The Supreme Court yesterday issued a unanimous opinion striking down the federal government’s reduction in Medicare Part B reimbursement for 340B drugs for calendar years 2018 and 2019. As background, the Centers for Medicare & Medicaid Services (CMS), in the 2018 hospital outpatient prospective payment system (OPPS) final rule, reduced Medicare Part B payments to 340B hospitals (other than rural sole community hospitals, OPPS-exempt cancer hospitals, children’s hospitals and critical access hospitals) for 340B purchased drugs, from Average Sales Price (ASP) plus 6% to ASP minus 22.5%. In doing so, CMS stated that this reduction was intended to reflect hospitals’ true acquisition costs for 340B drugs. The reductions were continued in subsequent years and remain in effect today.

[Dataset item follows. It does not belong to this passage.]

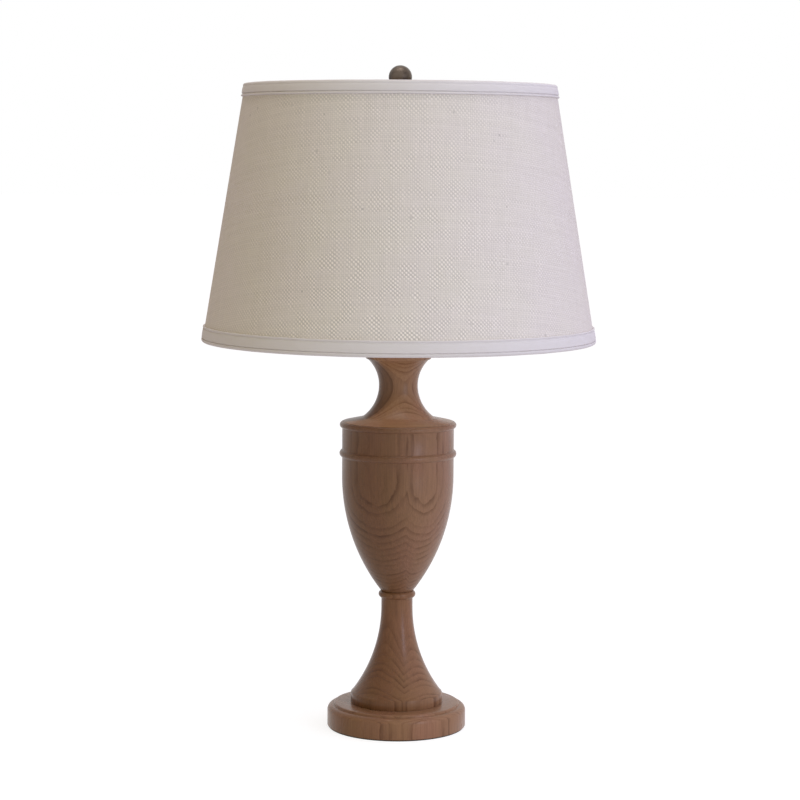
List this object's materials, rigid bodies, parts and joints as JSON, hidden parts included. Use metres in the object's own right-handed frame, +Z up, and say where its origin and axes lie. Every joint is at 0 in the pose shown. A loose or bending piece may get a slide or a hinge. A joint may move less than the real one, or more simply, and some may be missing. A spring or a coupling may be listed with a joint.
{
  "type": "column table lamp",
  "caption": "Table lamp with a turned wooden urn base, a turn-knob socket, a wire harp and a cloth-covered empire shade held by a ball finial.",
  "frame": {"origin": "middle of the underside, on the surface the lamp stands on", "axes": "+Z up the lamp's axis, +X to the right seen from the front, +Y to the back where a cord enters"},
  "size_m": [0.3858, 0.3858, 0.6517],
  "materials": {
    "turned_wood": "satin lacquer over brown stain",
    "base_felt": "pressed felt",
    "black_bushing": "moulded",
    "cast_weight": "as cast, painted",
    "zinc_steel": "zinc plated",
    "polished_brass": "lacquered",
    "brass_plated_steel": "plated wire",
    "moulded_insulator": "moulded phenolic",
    "terminal_brass": "bare",
    "insulating_card": "pressed card",
    "bulb_metal": "bright",
    "frosted_glass": "frosted",
    "white_wire": "white enamel",
    "shade_lining": "matt white",
    "oatmeal_cloth": "coarse plain weave",
    "shade_tape": "folded woven tape",
    "dark_bronze": "oil-rubbed bronze"
  },
  "bodies": {
    "root": {"felt_pad": "base_felt", "plinth": "turned_wood", "pedestal": "turned_wood", "urn_body": "turned_wood", "neck": "turned_wood", "cord_bushing": "black_bushing", "base_weight": "cast_weight", "base_washer": "zinc_steel", "base_nut": "zinc_steel", "lamp_rod": "zinc_steel", "check_ring": "polished_brass", "clamp_nut": "zinc_steel", "brass_neck": "polished_brass", "harp_saddle": "brass_plated_steel", "socket_cap": "polished_brass", "cap_screw": "zinc_steel", "socket_body": "moulded_insulator", "terminal_screws": "terminal_brass", "centre_contact": "terminal_brass", "screw_shell": "terminal_brass", "socket_liner": "insulating_card", "socket_shell": "polished_brass"},
    "switch_knob": {"switch_knob": "moulded_insulator", "switch_shaft": "zinc_steel"},
    "bulb": {"bulb_contact": "bulb_metal", "bulb_insulator": "moulded_insulator", "bulb_cap": "bulb_metal", "bulb_glass": "frosted_glass"},
    "harp": {"harp_wire": "brass_plated_steel", "harp_collar": "brass_plated_steel"},
    "ferrule_left": {"harp_ferrule_left": "brass_plated_steel"},
    "ferrule_right": {"harp_ferrule_right": "brass_plated_steel"},
    "stud": {"harp_stud": "polished_brass"},
    "shade": {"spider_washer": "white_wire", "spider_arms": "white_wire", "top_ring": "white_wire", "bottom_ring": "white_wire", "shade_liner": "shade_lining", "shade_fabric": "oatmeal_cloth", "top_trim": "shade_tape", "bottom_trim": "shade_tape"},
    "finial": {"finial": "dark_bronze"}
  },
  "joints": [
    {"name": "switch_turn", "type": "hinge", "parent": "root", "child": "switch_knob", "pos_m": [0, -0.025, 0.41865], "axis": [0, -1, 0], "continuous": true},
    {"name": "bulb_unscrew", "type": "slide", "parent": "root", "child": "bulb", "axis": [0, 0, 1], "range_m": [0, 0.03]},
    {"name": "harp_lift", "type": "slide", "parent": "root", "child": "harp", "axis": [0, 0, 1], "range_m": [0, 0.2]},
    {"name": "ferrule_left_slide", "type": "slide", "parent": "harp", "child": "ferrule_left", "axis": [0, 0, 1], "range_m": [0, 0.012]},
    {"name": "ferrule_right_slide", "type": "slide", "parent": "harp", "child": "ferrule_right", "axis": [0, 0, 1], "range_m": [0, 0.012]},
    {"name": "shade_swivel", "type": "hinge", "parent": "harp", "child": "stud", "pos_m": [0, 0, 0.6193], "axis": [0, 0, 1], "continuous": true},
    {"name": "shade_lift", "type": "slide", "parent": "stud", "child": "shade", "axis": [0, 0, 1], "range_m": [0, 0.25]},
    {"name": "finial_unscrew", "type": "slide", "parent": "shade", "child": "finial", "axis": [0, 0, 1], "range_m": [0, 0.025]}
  ]
}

In yesterday’s opinion, which was written by Justice Brett Kavanaugh, the Court agreed with the American Hospital Association and other hospital groups that challenged the cuts, and found that the reductions were impermissible because CMS substantially reduced the reimbursement rates for one group of hospitals—340B hospitals—but did not conduct a survey of hospitals’ acquisition costs for outpatient prescription drugs, which is a statutory prerequisite for varying Part B reimbursement by hospital group. Click here for a copy of the opinion.
The opinion leaves CMS in a difficult position. Because changes under the OPPS must be budget neutral, CMS reallocated the $1.6 billion in annual savings resulting from the 2018 and 2019 cuts in reimbursement to 340B hospitals and redistributed them to all hospitals, both 340B and non-340B, for non-drug-related services. CMS will now have to determine how to reverse this reallocation, potentially resulting in recoupments of the payments that were made to hospitals out of the $1.6 billion in savings. Another open question relates to the status of the cuts in later years. While CMS conducted a survey of 340B hospital acquisition costs in 2020, it’s not clear whether that survey would be sufficient to justify the cuts in calendar year 2020 and thereafter.